Separately, a number of speakers throughout the day, including Franklin, urged that PCAOB inspection reports be more timely “to get the most out of the process and give feedback and guidance to auditors.”

During a discussion on Section 404’s effect on the market, several panelists noted that the internal controls provision has improved investor confidence in the U.S. capital markets, but they also said the disclosure and internal control assessment and reporting processes could be improved.
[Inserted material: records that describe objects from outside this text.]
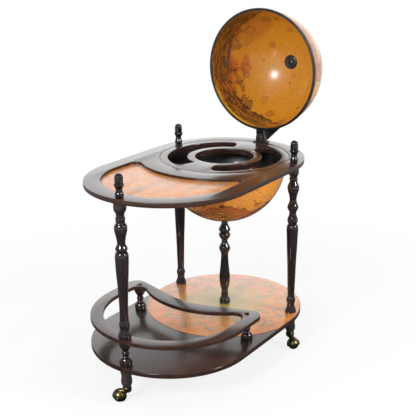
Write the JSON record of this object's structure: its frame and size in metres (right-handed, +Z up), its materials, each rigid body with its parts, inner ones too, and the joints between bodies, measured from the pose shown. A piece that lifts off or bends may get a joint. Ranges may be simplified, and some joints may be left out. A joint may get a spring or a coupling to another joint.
{
  "type": "floor globe bar",
  "caption": "Drinks trolley with a hinged globe over a bottle well, long round-ended shelves, turned legs, a bottle rail and ball casters.",
  "frame": {"origin": "middle of the bar's box, on the floor, with the lid standing open", "axes": "+Z up; +X from the front leg towards the hinge and the open lid; +Y to the left side leg"},
  "size_m": [1.0033, 0.5332, 1.0945],
  "materials": {
    "dark_wood": "gloss lacquer on dark brown wood",
    "turned_wood": "gloss lacquer, near black",
    "top_print": "lacquered orange map print",
    "lower_print": "lacquered orange map print",
    "globe_skin": "lacquered ochre map print",
    "black_trim": "gloss black",
    "black_metal": "satin black",
    "brass": "antique, polished",
    "steel": "plain"
  },
  "bodies": {
    "frame": {"top_shelf": "dark_wood", "top_map_panel": "top_print", "lower_shelf": "dark_wood", "lower_map_disc": "lower_print", "leg_front": "turned_wood", "foot_front": "turned_wood", "finial_front": "turned_wood", "top_stud_front": "steel", "lower_stud_front": "steel", "leg_left": "turned_wood", "foot_left": "turned_wood", "finial_left": "turned_wood", "top_stud_left": "steel", "lower_stud_left": "steel", "leg_right": "turned_wood", "foot_right": "turned_wood", "finial_right": "turned_wood", "top_stud_right": "steel", "lower_stud_right": "steel", "bottle_rail": "dark_wood", "rail_post_front": "turned_wood", "rail_post_left": "turned_wood", "rail_cap_left": "brass", "rail_rod_left": "steel", "rail_post_right": "turned_wood", "rail_cap_right": "brass", "rail_rod_right": "steel", "globe_bowl": "globe_skin", "globe_floor": "black_trim", "ring_insert": "dark_wood", "column": "turned_wood", "bowl_bolt": "steel", "column_bolt": "steel", "hinge_base": "black_metal", "hinge_pin": "brass", "hinge_screw_left": "brass", "hinge_screw_right": "brass", "caster_socket_front": "brass", "caster_socket_left": "brass", "caster_socket_right": "brass"},
    "lid": {"globe_lid": "globe_skin", "lid_rim_band": "black_trim", "pole_cap_inner": "brass", "pole_cap_outer": "brass", "hinge_arm": "black_metal", "arm_screw_left": "brass", "arm_screw_right": "brass"},
    "caster_front": {"caster_stem_front": "steel", "caster_hood_front": "brass", "caster_axle_front": "steel"},
    "ball_front": {"caster_ball_front": "black_trim"},
    "caster_left": {"caster_stem_left": "steel", "caster_hood_left": "brass", "caster_axle_left": "steel"},
    "ball_left": {"caster_ball_left": "black_trim"},
    "caster_right": {"caster_stem_right": "steel", "caster_hood_right": "brass", "caster_axle_right": "steel"},
    "ball_right": {"caster_ball_right": "black_trim"}
  },
  "joints": [
    {"name": "lid_hinge", "type": "hinge", "parent": "frame", "child": "lid", "pos_m": [0.29827, 0, 0.657], "axis": [0, -1, 0], "range_deg": [0, 90]},
    {"name": "swivel_front", "type": "hinge", "parent": "frame", "child": "caster_front", "pos_m": [-0.46773, 0, 0.05], "axis": [0, 0, 1], "continuous": true},
    {"name": "roll_front", "type": "hinge", "parent": "caster_front", "child": "ball_front", "pos_m": [-0.47691, 0.02272, 0.0185], "axis": [-0.9272, -0.3746, 0], "continuous": true},
    {"name": "swivel_left", "type": "hinge", "parent": "frame", "child": "caster_left", "pos_m": [0.12227, 0.22489, 0.05], "axis": [0, 0, 1], "continuous": true},
    {"name": "roll_left", "type": "hinge", "parent": "caster_left", "child": "ball_left", "pos_m": [0.10893, 0.24544, 0.0185], "axis": [-0.8387, -0.5446, 0], "continuous": true},
    {"name": "swivel_right", "type": "hinge", "parent": "frame", "child": "caster_right", "pos_m": [0.12227, -0.22489, 0.05], "axis": [0, 0, 1], "continuous": true},
    {"name": "roll_right", "type": "hinge", "parent": "caster_right", "child": "ball_right", "pos_m": [0.10893, -0.24544, 0.0185], "axis": [0.8387, -0.5446, 0], "continuous": true}
  ]
}
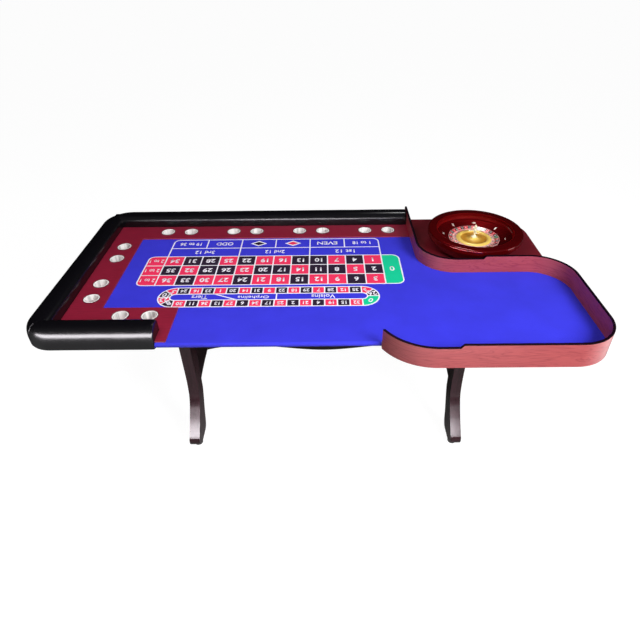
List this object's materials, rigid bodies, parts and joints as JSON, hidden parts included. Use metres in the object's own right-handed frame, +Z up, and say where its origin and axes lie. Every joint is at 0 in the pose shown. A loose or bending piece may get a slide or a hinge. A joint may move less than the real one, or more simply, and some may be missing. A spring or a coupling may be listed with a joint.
{
  "type": "roulette table",
  "caption": "Roulette table with a padded rail, drop-in drink cups, a bent-wood chip fence, printed felt and a spinning wheel on a side shelf, on two trestles.",
  "frame": {"origin": "centre of the footprint's bounding box, on the floor", "axes": "+X along the table towards the wheel, +Y from the dealer's side towards the players, +Z up"},
  "size_m": [2.736, 1.47, 0.982],
  "materials": {
    "bolt_steel": "black oxide",
    "bowl_mahogany": "high-gloss lacquer",
    "cone_brass": "polished",
    "core_wood": "raw softwood",
    "cup_steel": "polished",
    "deck_ply": "raw plywood",
    "deflector_chrome": "polished",
    "edge_band": "satin",
    "felt_blue": "woven wool felt",
    "fence_wood": "satin mahogany veneer",
    "foam_grey": "closed-cell foam",
    "frame_mahogany": "satin lacquer",
    "fret_metal": "polished",
    "glide_plastic": "moulded",
    "leg_mahogany": "gloss lacquer",
    "number_ring": "printed lacquer",
    "pad_rubber": "moulded",
    "pocket_metal": "painted pockets",
    "rail_vinyl": "glossy black vinyl over foam",
    "rotor_board": "lacquer",
    "shelf_laminate": "satin lacquer",
    "spindle_steel": "ground",
    "track_burgundy": "satin lacquer",
    "track_mahogany": "high-gloss lacquer",
    "turret_brass": "polished"
  },
  "bodies": {
    "table": {"bearer_left": "frame_mahogany", "bearer_right": "frame_mahogany", "deck_board": "deck_ply", "end_panel_left": "frame_mahogany", "end_panel_right": "frame_mahogany", "felt_cloth": "felt_blue", "fence_back": "fence_wood", "fence_bay": "fence_wood", "fence_edge_band": "edge_band", "fence_front": "fence_wood", "foam_underlay": "foam_grey", "frame_bolts": "bolt_steel", "glide_left_dealer": "glide_plastic", "glide_left_player": "glide_plastic", "glide_right_dealer": "glide_plastic", "glide_right_player": "glide_plastic", "leg_left_dealer": "leg_mahogany", "leg_left_player": "leg_mahogany", "leg_right_dealer": "leg_mahogany", "leg_right_player": "leg_mahogany", "nose_moulding": "core_wood", "rail_core_back": "core_wood", "rail_core_front": "core_wood", "rail_core_left": "core_wood", "rail_pad_back": "rail_vinyl", "rail_pad_front": "rail_vinyl", "rail_pad_left": "rail_vinyl", "stretcher": "frame_mahogany", "track_board": "track_burgundy", "wheel_platform": "shelf_laminate"},
    "wheel_bowl": {"wheel_pads": "pad_rubber", "wheel_base": "rotor_board", "bowl_shell": "bowl_mahogany", "bowl_apron": "bowl_mahogany", "ball_track": "track_mahogany", "deflectors": "deflector_chrome", "spindle": "spindle_steel"},
    "rotor": {"bearings": "spindle_steel", "rotor_body": "rotor_board", "number_ring": "number_ring", "pocket_ring": "pocket_metal", "fret_ring": "fret_metal", "rotor_cone": "cone_brass", "turret": "turret_brass"},
    "cup_01": {"steel_cup_01": "cup_steel"},
    "cup_02": {"steel_cup_02": "cup_steel"},
    "cup_03": {"steel_cup_03": "cup_steel"},
    "cup_04": {"steel_cup_04": "cup_steel"},
    "cup_05": {"steel_cup_05": "cup_steel"},
    "cup_06": {"steel_cup_06": "cup_steel"},
    "cup_07": {"steel_cup_07": "cup_steel"},
    "cup_08": {"steel_cup_08": "cup_steel"},
    "cup_09": {"steel_cup_09": "cup_steel"},
    "cup_10": {"steel_cup_10": "cup_steel"},
    "cup_11": {"steel_cup_11": "cup_steel"},
    "cup_12": {"steel_cup_12": "cup_steel"},
    "cup_13": {"steel_cup_13": "cup_steel"},
    "cup_14": {"steel_cup_14": "cup_steel"}
  },
  "joints": [
    {"name": "bowl_lift", "type": "slide", "parent": "table", "child": "wheel_bowl", "axis": [0, 0, 1], "range_m": [0, 0.15]},
    {"name": "rotor_spin", "type": "hinge", "parent": "wheel_bowl", "child": "rotor", "pos_m": [0.947, 0.336, 0.84], "axis": [0, 0, 1], "continuous": true},
    {"name": "steel_cup_01_lift", "type": "slide", "parent": "table", "child": "cup_01", "axis": [0, 0, 1], "range_m": [0, 0.09]},
    {"name": "steel_cup_02_lift", "type": "slide", "parent": "table", "child": "cup_02", "axis": [0, 0, 1], "range_m": [0, 0.09]},
    {"name": "steel_cup_03_lift", "type": "slide", "parent": "table", "child": "cup_03", "axis": [0, 0, 1], "range_m": [0, 0.09]},
    {"name": "steel_cup_04_lift", "type": "slide", "parent": "table", "child": "cup_04", "axis": [0, 0, 1], "range_m": [0, 0.09]},
    {"name": "steel_cup_05_lift", "type": "slide", "parent": "table", "child": "cup_05", "axis": [0, 0, 1], "range_m": [0, 0.09]},
    {"name": "steel_cup_06_lift", "type": "slide", "parent": "table", "child": "cup_06", "axis": [0, 0, 1], "range_m": [0, 0.09]},
    {"name": "steel_cup_07_lift", "type": "slide", "parent": "table", "child": "cup_07", "axis": [0, 0, 1], "range_m": [0, 0.09]},
    {"name": "steel_cup_08_lift", "type": "slide", "parent": "table", "child": "cup_08", "axis": [0, 0, 1], "range_m": [0, 0.09]},
    {"name": "steel_cup_09_lift", "type": "slide", "parent": "table", "child": "cup_09", "axis": [0, 0, 1], "range_m": [0, 0.09]},
    {"name": "steel_cup_10_lift", "type": "slide", "parent": "table", "child": "cup_10", "axis": [0, 0, 1], "range_m": [0, 0.09]},
    {"name": "steel_cup_11_lift", "type": "slide", "parent": "table", "child": "cup_11", "axis": [0, 0, 1], "range_m": [0, 0.09]},
    {"name": "steel_cup_12_lift", "type": "slide", "parent": "table", "child": "cup_12", "axis": [0, 0, 1], "range_m": [0, 0.09]},
    {"name": "steel_cup_13_lift", "type": "slide", "parent": "table", "child": "cup_13", "axis": [0, 0, 1], "range_m": [0, 0.09]},
    {"name": "steel_cup_14_lift", "type": "slide", "parent": "table", "child": "cup_14", "axis": [0, 0, 1], "range_m": [0, 0.09]}
  ]
}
Some speakers suggested lengthening the testing cycle of non-critical controls so that low-level controls wouldn’t have to be tested annually.

Another speaker, Robert Pozen, chairman of MFS Investment Management, suggested the SEC and PCAOB examine models such as that of Great Britain, which offers a “more flexible approach and optional approach” to financial reporting obligations, and which includes some guidelines along with rules.

Sounding a harsher note, Alex Davern, chief financial officer of National Instruments, said the SEC “deserves a failing grade for the implementation of Section 404.”

Davern

“We’ve all been patting ourselves on the back because things got a little better,” he said, but noted that back in 2003, the SEC estimated the costs Section 404 compliance at about $90,000 and expected that cost to be relatively level for all companies. And at last year’s roundtable, auditors predicted that external audit costs would come down sharply—when, Davern claimed, those costs haven’t come down at all.

In comments the day after the roundtable, one participant, Peter Minan, KPMG’s national managing partner for audit, said, “After two years of implementation work, regulatory guidance and marketplace discussion, a vast reservoir of information now exists around the implementation of Sarbanes-Oxley, especially Section 404.”

Minan suggested that representatives from the SEC, the PCAOB and the audit profession “should meet regularly to have a dialogue about all of the knowledge that now exists regarding financial reporting” with the objective of identifying best practices to improve the implementation process. “We should seize this great opportunity,” he said.